§ Written instruction:
Beginning at the first line of the data, print each line exactly, stopping after the line that contains "name, as for feed().".

§ Supplied information:
##############################
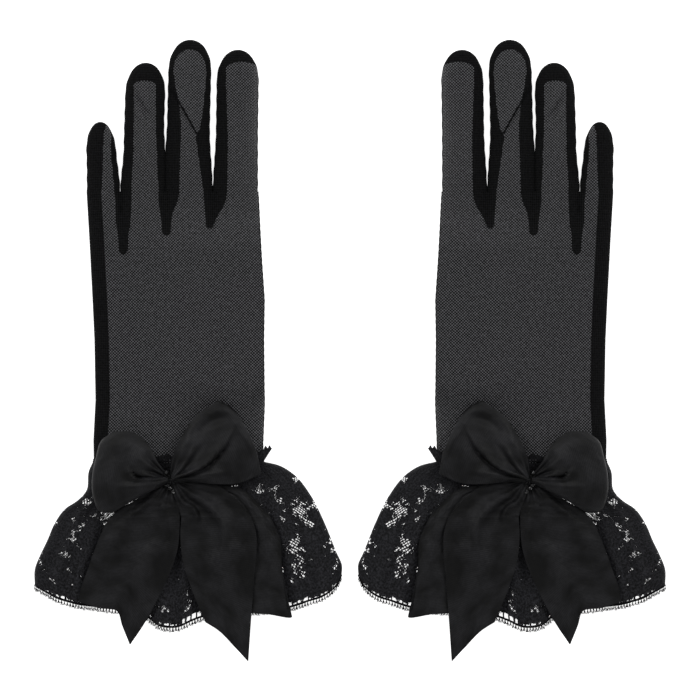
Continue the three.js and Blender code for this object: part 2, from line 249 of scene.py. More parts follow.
def feed(tree: bpy.types.NodeTree, node: bpy.types.Node, *values, **sockets) -> None:
    """Give a node's sockets their values and links.

    Args:
        tree: The node tree.
        node: The node.
        *values: What its first sockets take, in order: numbers, colours, sockets, or nodes for their first output.
        **sockets: What its other sockets take, by name, with "_" for each space.
    """
    named = [(node.inputs[name.replace("_", " ")], value) for name, value in sockets.items()]
    for socket, value in [*zip(node.inputs, values), *named]:
        if isinstance(value, bpy.types.Node):
            value = value.outputs[0]
        if isinstance(value, bpy.types.NodeSocket):
            tree.links.new(value, socket)
        else:
            socket.default_value = value


def add(tree: bpy.types.NodeTree, kind: str, *values, settings: dict | None = None, **sockets) -> bpy.types.Node:
    """Add a node with its settings, values and links.

    Args:
        tree: The node tree.
        kind: The node type without its "ShaderNode" prefix, and its operation after a dot if it has one.
        *values: What its first sockets take, in order, as for feed().
        settings: Other attributes to set.
        **sockets: What its other sockets take, by name, as for feed().

    Returns:
        The new node.
    """
    kind, _, operation = kind.partition(".")
    made = tree.nodes.new("ShaderNode" + kind)
    for key, value in ({"operation": operation} if operation else settings or {}).items():
        setattr(made, key, value)
    feed(tree, made, *values, **sockets)
    return made


@dataclass(frozen=True)
class Finish:
    """A finish: its name, its slot in the record, and how its surface is made."""

    name: str
    slot: Slot | None

    def dress(self, tree: bpy.types.NodeTree, shader: bpy.types.Node) -> None:
        """Add the finish's pattern to its shader. The plain finish has none."""

    def material(self) -> bpy.types.Material:
        """The finish's material, made the first time that it is asked for."""
        made = bpy.data.materials.get(self.name)
        if made is None:
            made = bpy.data.materials.new(self.name)
            made.use_nodes = True
            self.dress(made.node_tree, made.node_tree.nodes["Principled BSDF"])
        return made

    def cover(self, mesh: bpy.types.Mesh) -> bpy.types.Object:
        """Put a mesh into the scene as a piece of this finish, and log it."""
        piece = link(mesh)
        mesh.materials.append(self.material())
        LOG.info("%s: %d faces", piece.name, len(mesh.polygons))
        return piece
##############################
§ Task solution:
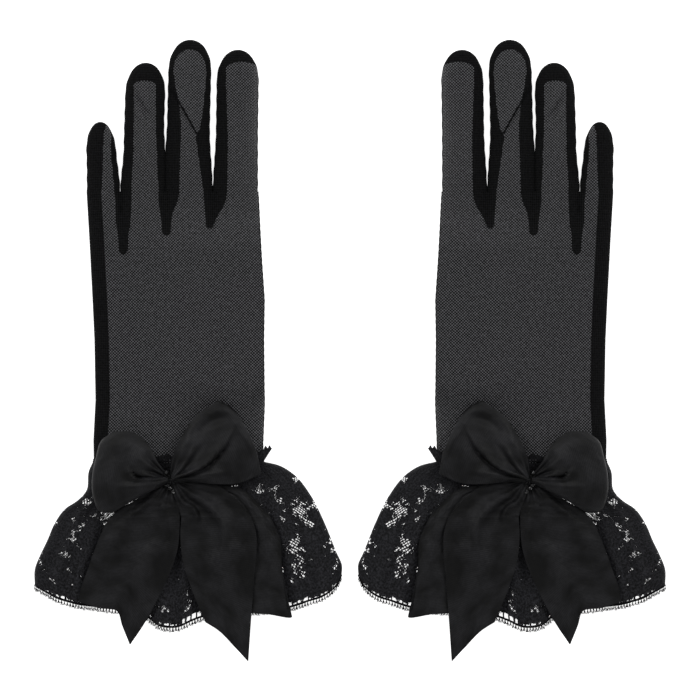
Continue the three.js and Blender code for this object: part 2, from line 249 of scene.py. More parts follow.
def feed(tree: bpy.types.NodeTree, node: bpy.types.Node, *values, **sockets) -> None:
    """Give a node's sockets their values and links.

    Args:
        tree: The node tree.
        node: The node.
        *values: What its first sockets take, in order: numbers, colours, sockets, or nodes for their first output.
        **sockets: What its other sockets take, by name, with "_" for each space.
    """
    named = [(node.inputs[name.replace("_", " ")], value) for name, value in sockets.items()]
    for socket, value in [*zip(node.inputs, values), *named]:
        if isinstance(value, bpy.types.Node):
            value = value.outputs[0]
        if isinstance(value, bpy.types.NodeSocket):
            tree.links.new(value, socket)
        else:
            socket.default_value = value


def add(tree: bpy.types.NodeTree, kind: str, *values, settings: dict | None = None, **sockets) -> bpy.types.Node:
    """Add a node with its settings, values and links.

    Args:
        tree: The node tree.
        kind: The node type without its "ShaderNode" prefix, and its operation after a dot if it has one.
        *values: What its first sockets take, in order, as for feed().
        settings: Other attributes to set.
        **sockets: What its other sockets take, by name, as for feed().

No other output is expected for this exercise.